GIVEN INSTRUCTION:
Here are some records; return them all exactly.

>> begin LISTED ENTRIES

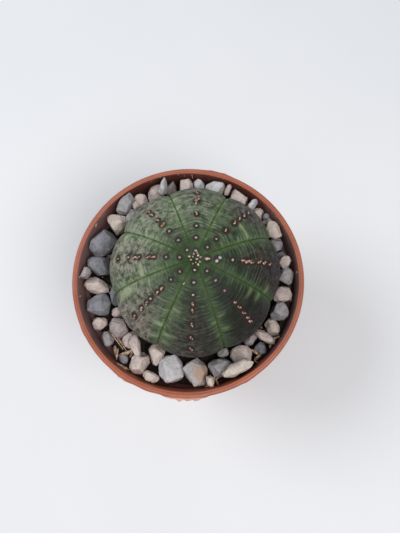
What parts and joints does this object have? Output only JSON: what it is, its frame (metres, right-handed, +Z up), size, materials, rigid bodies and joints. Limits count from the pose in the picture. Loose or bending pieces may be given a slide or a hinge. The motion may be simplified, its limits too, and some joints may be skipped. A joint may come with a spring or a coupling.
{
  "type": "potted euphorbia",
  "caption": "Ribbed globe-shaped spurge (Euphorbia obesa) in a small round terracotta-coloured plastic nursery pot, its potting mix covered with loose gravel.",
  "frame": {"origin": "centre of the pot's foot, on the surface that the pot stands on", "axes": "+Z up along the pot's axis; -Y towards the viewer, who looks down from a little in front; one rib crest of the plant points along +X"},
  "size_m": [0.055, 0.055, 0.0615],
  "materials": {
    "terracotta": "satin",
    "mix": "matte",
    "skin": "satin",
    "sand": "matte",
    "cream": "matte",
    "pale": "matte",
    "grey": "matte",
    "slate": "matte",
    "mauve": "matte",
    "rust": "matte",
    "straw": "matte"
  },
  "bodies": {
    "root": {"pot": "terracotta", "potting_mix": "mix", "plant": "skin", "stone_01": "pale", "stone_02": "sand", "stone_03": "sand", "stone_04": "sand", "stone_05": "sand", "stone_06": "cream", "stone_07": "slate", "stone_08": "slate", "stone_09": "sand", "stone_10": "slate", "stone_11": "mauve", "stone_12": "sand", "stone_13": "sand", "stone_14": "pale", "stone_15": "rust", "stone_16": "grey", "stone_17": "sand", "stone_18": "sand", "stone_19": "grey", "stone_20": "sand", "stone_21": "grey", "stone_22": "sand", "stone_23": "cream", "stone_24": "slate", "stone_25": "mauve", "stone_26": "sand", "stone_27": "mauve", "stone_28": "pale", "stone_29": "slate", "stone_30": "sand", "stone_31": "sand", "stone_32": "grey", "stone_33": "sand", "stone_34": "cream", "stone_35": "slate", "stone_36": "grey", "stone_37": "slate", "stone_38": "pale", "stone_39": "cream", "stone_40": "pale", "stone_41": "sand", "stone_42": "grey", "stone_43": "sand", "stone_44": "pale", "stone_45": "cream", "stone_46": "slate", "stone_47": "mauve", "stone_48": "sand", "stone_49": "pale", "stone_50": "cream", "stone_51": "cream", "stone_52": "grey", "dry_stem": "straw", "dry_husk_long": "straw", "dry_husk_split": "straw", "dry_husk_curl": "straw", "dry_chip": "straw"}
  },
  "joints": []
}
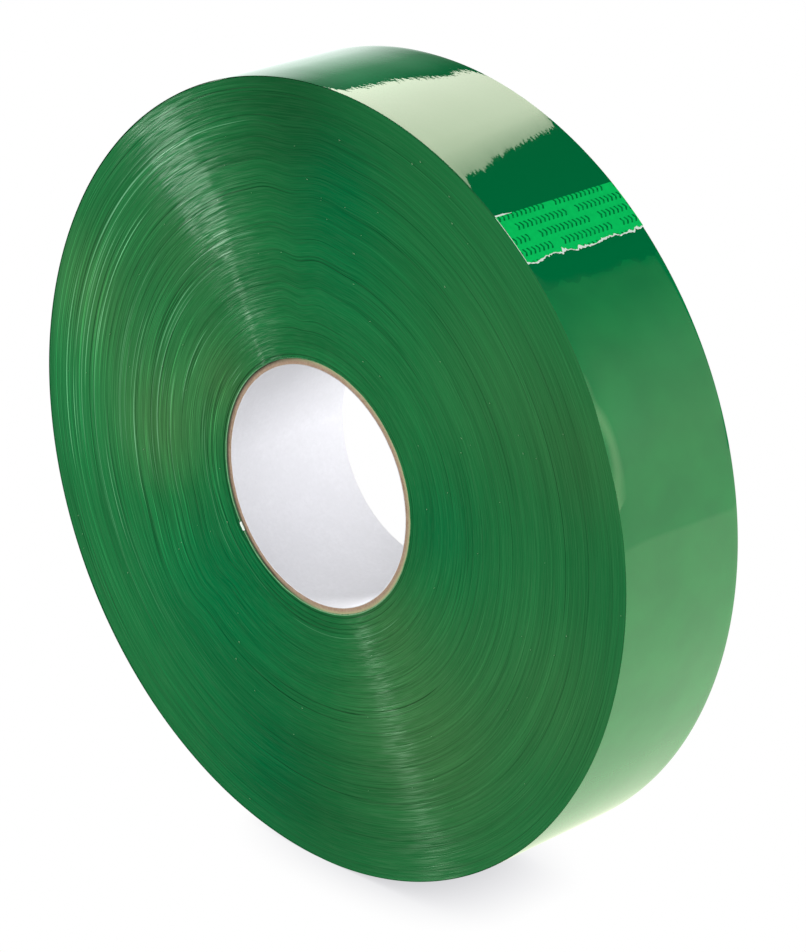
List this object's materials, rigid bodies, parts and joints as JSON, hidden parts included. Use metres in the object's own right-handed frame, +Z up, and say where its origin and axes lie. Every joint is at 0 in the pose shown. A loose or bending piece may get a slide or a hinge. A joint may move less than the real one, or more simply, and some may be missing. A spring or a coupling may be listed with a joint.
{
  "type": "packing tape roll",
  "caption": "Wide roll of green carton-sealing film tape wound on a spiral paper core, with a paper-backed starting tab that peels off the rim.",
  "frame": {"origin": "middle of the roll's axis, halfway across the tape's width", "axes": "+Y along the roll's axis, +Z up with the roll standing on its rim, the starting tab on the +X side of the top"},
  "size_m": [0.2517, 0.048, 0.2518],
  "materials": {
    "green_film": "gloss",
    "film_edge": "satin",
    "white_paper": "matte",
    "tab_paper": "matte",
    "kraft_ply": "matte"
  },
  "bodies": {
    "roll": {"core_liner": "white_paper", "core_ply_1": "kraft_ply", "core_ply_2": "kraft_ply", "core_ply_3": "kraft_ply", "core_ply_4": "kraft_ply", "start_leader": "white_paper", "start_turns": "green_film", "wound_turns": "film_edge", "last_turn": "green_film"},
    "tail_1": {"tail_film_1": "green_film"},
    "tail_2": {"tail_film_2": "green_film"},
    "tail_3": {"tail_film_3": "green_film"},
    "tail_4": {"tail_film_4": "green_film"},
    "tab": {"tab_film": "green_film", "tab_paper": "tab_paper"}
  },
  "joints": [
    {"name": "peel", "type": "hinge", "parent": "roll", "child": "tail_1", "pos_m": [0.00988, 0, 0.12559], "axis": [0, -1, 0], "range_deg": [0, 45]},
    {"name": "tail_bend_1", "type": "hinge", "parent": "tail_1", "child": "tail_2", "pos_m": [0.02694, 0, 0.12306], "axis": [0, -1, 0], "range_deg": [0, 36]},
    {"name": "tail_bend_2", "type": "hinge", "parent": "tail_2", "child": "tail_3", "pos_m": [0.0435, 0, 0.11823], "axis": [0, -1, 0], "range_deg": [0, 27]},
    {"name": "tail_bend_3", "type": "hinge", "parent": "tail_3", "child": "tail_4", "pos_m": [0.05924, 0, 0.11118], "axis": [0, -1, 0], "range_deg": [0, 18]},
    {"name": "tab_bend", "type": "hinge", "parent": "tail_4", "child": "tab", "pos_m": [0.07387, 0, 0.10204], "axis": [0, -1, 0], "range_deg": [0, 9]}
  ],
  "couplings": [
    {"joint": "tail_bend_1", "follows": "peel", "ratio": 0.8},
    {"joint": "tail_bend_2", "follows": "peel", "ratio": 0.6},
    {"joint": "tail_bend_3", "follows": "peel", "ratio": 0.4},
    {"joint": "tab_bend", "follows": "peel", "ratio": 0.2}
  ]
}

>> end LISTED ENTRIES

FINISHED EXERCISE:
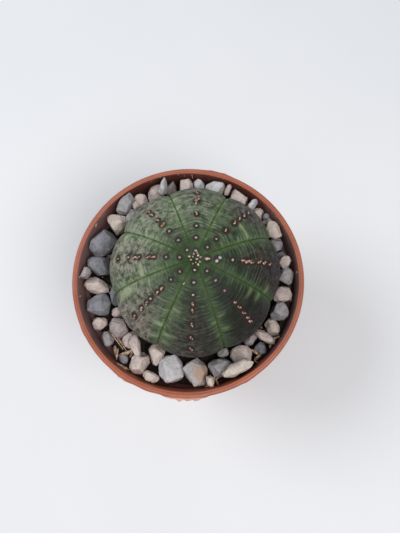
What parts and joints does this object have? Output only JSON: what it is, its frame (metres, right-handed, +Z up), size, materials, rigid bodies and joints. Limits count from the pose in the picture. Loose or bending pieces may be given a slide or a hinge. The motion may be simplified, its limits too, and some joints may be skipped. A joint may come with a spring or a coupling.
{
  "type": "potted euphorbia",
  "caption": "Ribbed globe-shaped spurge (Euphorbia obesa) in a small round terracotta-coloured plastic nursery pot, its potting mix covered with loose gravel.",
  "frame": {"origin": "centre of the pot's foot, on the surface that the pot stands on", "axes": "+Z up along the pot's axis; -Y towards the viewer, who looks down from a little in front; one rib crest of the plant points along +X"},
  "size_m": [0.055, 0.055, 0.0615],
  "materials": {
    "terracotta": "satin",
    "mix": "matte",
    "skin": "satin",
    "sand": "matte",
    "cream": "matte",
    "pale": "matte",
    "grey": "matte",
    "slate": "matte",
    "mauve": "matte",
    "rust": "matte",
    "straw": "matte"
  },
  "bodies": {
    "root": {"pot": "terracotta", "potting_mix": "mix", "plant": "skin", "stone_01": "pale", "stone_02": "sand", "stone_03": "sand", "stone_04": "sand", "stone_05": "sand", "stone_06": "cream", "stone_07": "slate", "stone_08": "slate", "stone_09": "sand", "stone_10": "slate", "stone_11": "mauve", "stone_12": "sand", "stone_13": "sand", "stone_14": "pale", "stone_15": "rust", "stone_16": "grey", "stone_17": "sand", "stone_18": "sand", "stone_19": "grey", "stone_20": "sand", "stone_21": "grey", "stone_22": "sand", "stone_23": "cream", "stone_24": "slate", "stone_25": "mauve", "stone_26": "sand", "stone_27": "mauve", "stone_28": "pale", "stone_29": "slate", "stone_30": "sand", "stone_31": "sand", "stone_32": "grey", "stone_33": "sand", "stone_34": "cream", "stone_35": "slate", "stone_36": "grey", "stone_37": "slate", "stone_38": "pale", "stone_39": "cream", "stone_40": "pale", "stone_41": "sand", "stone_42": "grey", "stone_43": "sand", "stone_44": "pale", "stone_45": "cream", "stone_46": "slate", "stone_47": "mauve", "stone_48": "sand", "stone_49": "pale", "stone_50": "cream", "stone_51": "cream", "stone_52": "grey", "dry_stem": "straw", "dry_husk_long": "straw", "dry_husk_split": "straw", "dry_husk_curl": "straw", "dry_chip": "straw"}
  },
  "joints": []
}
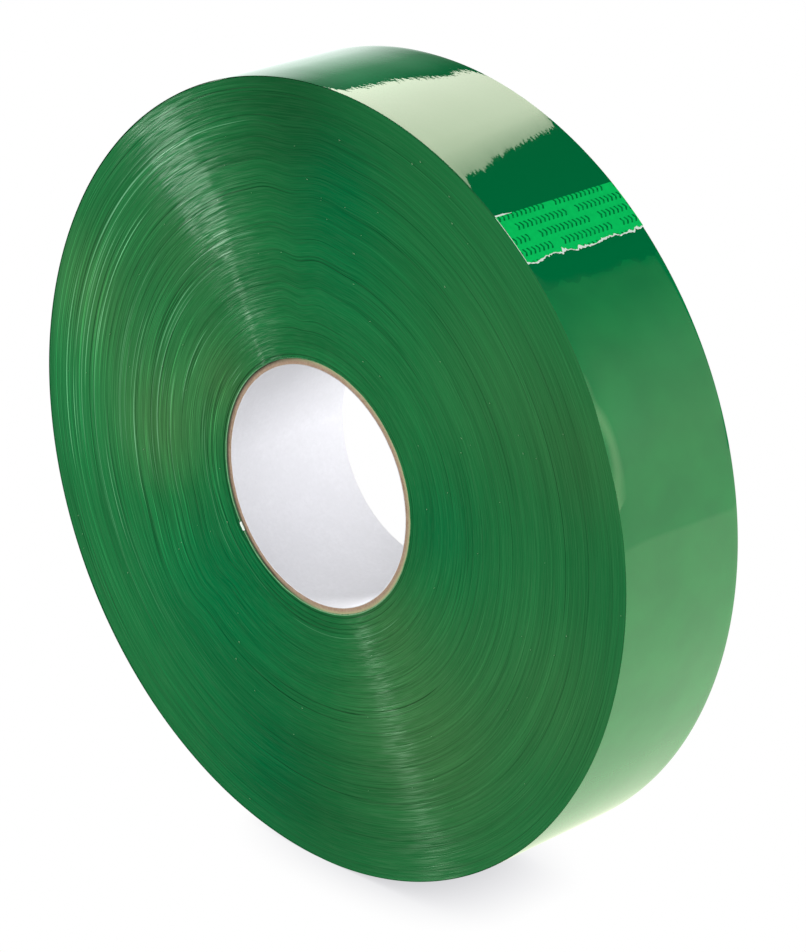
List this object's materials, rigid bodies, parts and joints as JSON, hidden parts included. Use metres in the object's own right-handed frame, +Z up, and say where its origin and axes lie. Every joint is at 0 in the pose shown. A loose or bending piece may get a slide or a hinge. A joint may move less than the real one, or more simply, and some may be missing. A spring or a coupling may be listed with a joint.
{
  "type": "packing tape roll",
  "caption": "Wide roll of green carton-sealing film tape wound on a spiral paper core, with a paper-backed starting tab that peels off the rim.",
  "frame": {"origin": "middle of the roll's axis, halfway across the tape's width", "axes": "+Y along the roll's axis, +Z up with the roll standing on its rim, the starting tab on the +X side of the top"},
  "size_m": [0.2517, 0.048, 0.2518],
  "materials": {
    "green_film": "gloss",
    "film_edge": "satin",
    "white_paper": "matte",
    "tab_paper": "matte",
    "kraft_ply": "matte"
  },
  "bodies": {
    "roll": {"core_liner": "white_paper", "core_ply_1": "kraft_ply", "core_ply_2": "kraft_ply", "core_ply_3": "kraft_ply", "core_ply_4": "kraft_ply", "start_leader": "white_paper", "start_turns": "green_film", "wound_turns": "film_edge", "last_turn": "green_film"},
    "tail_1": {"tail_film_1": "green_film"},
    "tail_2": {"tail_film_2": "green_film"},
    "tail_3": {"tail_film_3": "green_film"},
    "tail_4": {"tail_film_4": "green_film"},
    "tab": {"tab_film": "green_film", "tab_paper": "tab_paper"}
  },
  "joints": [
    {"name": "peel", "type": "hinge", "parent": "roll", "child": "tail_1", "pos_m": [0.00988, 0, 0.12559], "axis": [0, -1, 0], "range_deg": [0, 45]},
    {"name": "tail_bend_1", "type": "hinge", "parent": "tail_1", "child": "tail_2", "pos_m": [0.02694, 0, 0.12306], "axis": [0, -1, 0], "range_deg": [0, 36]},
    {"name": "tail_bend_2", "type": "hinge", "parent": "tail_2", "child": "tail_3", "pos_m": [0.0435, 0, 0.11823], "axis": [0, -1, 0], "range_deg": [0, 27]},
    {"name": "tail_bend_3", "type": "hinge", "parent": "tail_3", "child": "tail_4", "pos_m": [0.05924, 0, 0.11118], "axis": [0, -1, 0], "range_deg": [0, 18]},
    {"name": "tab_bend", "type": "hinge", "parent": "tail_4", "child": "tab", "pos_m": [0.07387, 0, 0.10204], "axis": [0, -1, 0], "range_deg": [0, 9]}
  ],
  "couplings": [
    {"joint": "tail_bend_1", "follows": "peel", "ratio": 0.8},
    {"joint": "tail_bend_2", "follows": "peel", "ratio": 0.6},
    {"joint": "tail_bend_3", "follows": "peel", "ratio": 0.4},
    {"joint": "tab_bend", "follows": "peel", "ratio": 0.2}
  ]
}